The forecast for today: overcast at first, a little wind activity, and possible light drizzle for a short period in late morning. We did get some drops on the windshield while driving to the gondola but after that I think we had a total of 1 minute’s worth of drizzle.
Bepi, Enzo, John and Vittorio left Kingston at approximately 8:30am, making their way down the roundout to the famous lighthouse and, as usual, got a good start – making the 5 mile mark by 9:40am. They would have been there sooner if they hadn’t spotted a large recently-dead carp fish floating in the water. This fish was easily 2 feet long and they couldn’t pass up the chance to pick it up and pretend they’d caught it for the camera.
No, they did not catch that fish by whacking it with a remo...no matter what they tell you.
As we move down-river, we are seeing more pleasure boats, all curious to see the gondola, many wanting to know more. The Hudson River has commercial traffic as well; it’s not uncommon to see a huge barge pushing up-river. We encountered a small cruise ship yesterday; I’m sure we’ll see more as the days go by.
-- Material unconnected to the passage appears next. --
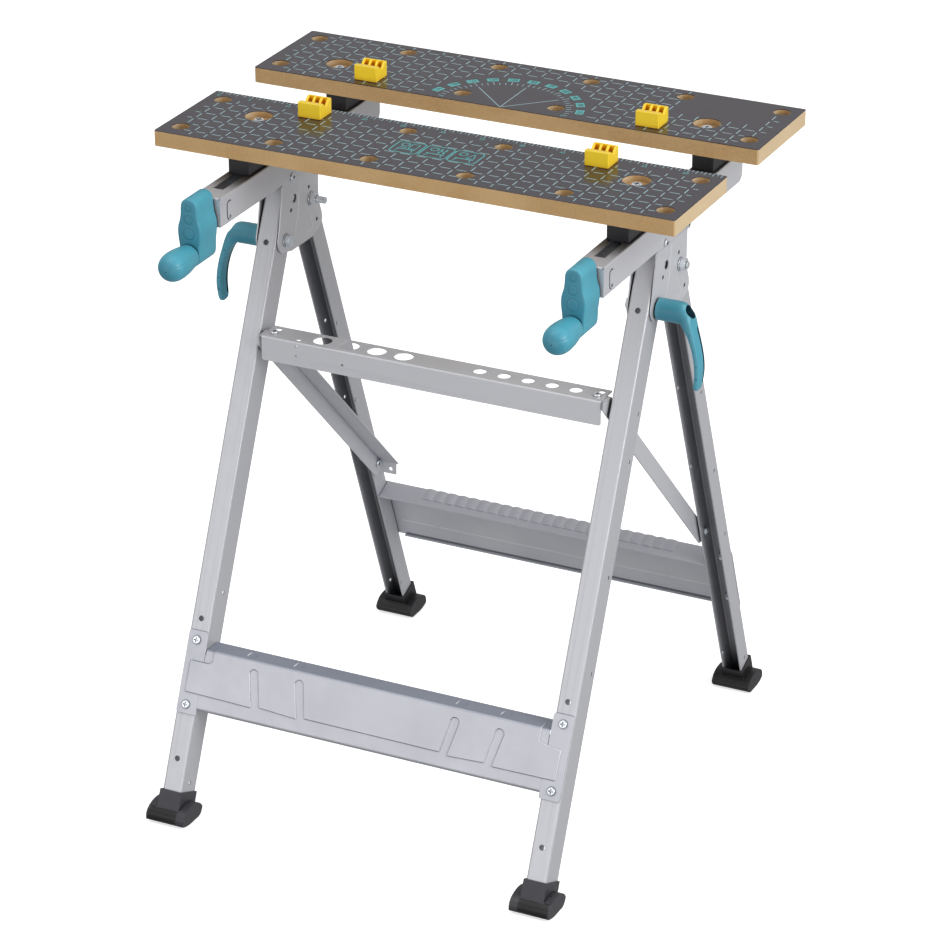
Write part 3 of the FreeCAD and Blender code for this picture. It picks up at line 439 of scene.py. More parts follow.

Many of the people I spoke with when I was planning this expedition said that we probably wouldn’t see much in the way of fall colors. It has been mostly green, but each day there’s a little more yellow, orange and red in the trees. This is such beautiful country. We are now in Bald Eagle territory; we don’t always see them, but whenever we’re rowing near shore, we can hear their distinctive calls.
At mile 7 the sun came out and the wind picked up just a bit. The light reflecting on the water was something to see. Conditions up until now had been great, but my biggest concern was with the river 4 miles ahead. From the Crum Elbow to our destination at Marlboro, the river can become a “wind tunnel” for about 9 miles.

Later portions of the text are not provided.